Like An

and 5 more

High accuracy earthquake locations are critical for understanding seismogenic structures and estimating the earthquake hazard. However, for offshore regions, especially when station coverage is sparse or unfavorable, locating earthquake hypocenters is challenging. Here we modified our newly developed earthquake location workflow and applied it to a far-offshore earthquake sequence occurred in 2023, south of Izu Peninsula, Japan, ~150 km away from the nearest shoreline, close to Hachijojima Island. The workflow provides a well constrained cluster geometry and depth, using P and S-phases, as well as pP depth-phases, recorded at land seismic stations.
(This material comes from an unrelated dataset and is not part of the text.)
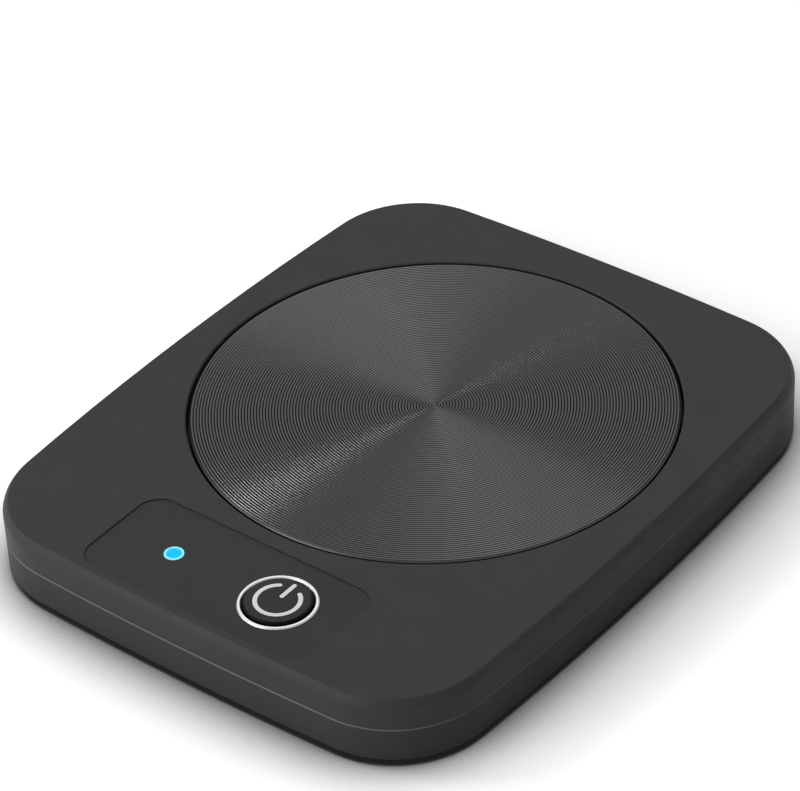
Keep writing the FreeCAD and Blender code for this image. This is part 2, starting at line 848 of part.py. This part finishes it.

Our results reveal a sharp north-east dipping earthquake cluster, which agrees well with the focal mechanisms estimated by the National Research Institute for Earth Science and Disaster Resilience. The estimated high p-value of the Modified Omori Law for aftershock decay, along with the increase in the background seismicity rate revealed by the application of a non-stationary Epidemic-Type Aftershock Sequence model, may indicate the swarm character of the sequence and the presence of aseismic forcing, such as crustal fluids within the Philippine Sea Plate that promoted the earthquake activity. Coulomb stress change estimations indicate that the occurrence of the 2023 Hachijojima sequence is unlikely to have been statically triggered by previous earthquakes in the area, however the mainshock may have been triggered by a ~10 minutes preceding foreshock. The normal faults located at a depth of around 25 to 45 km, along which the sequence has occurred, can be explained by the tensional regime along the Izu-Bonin arc.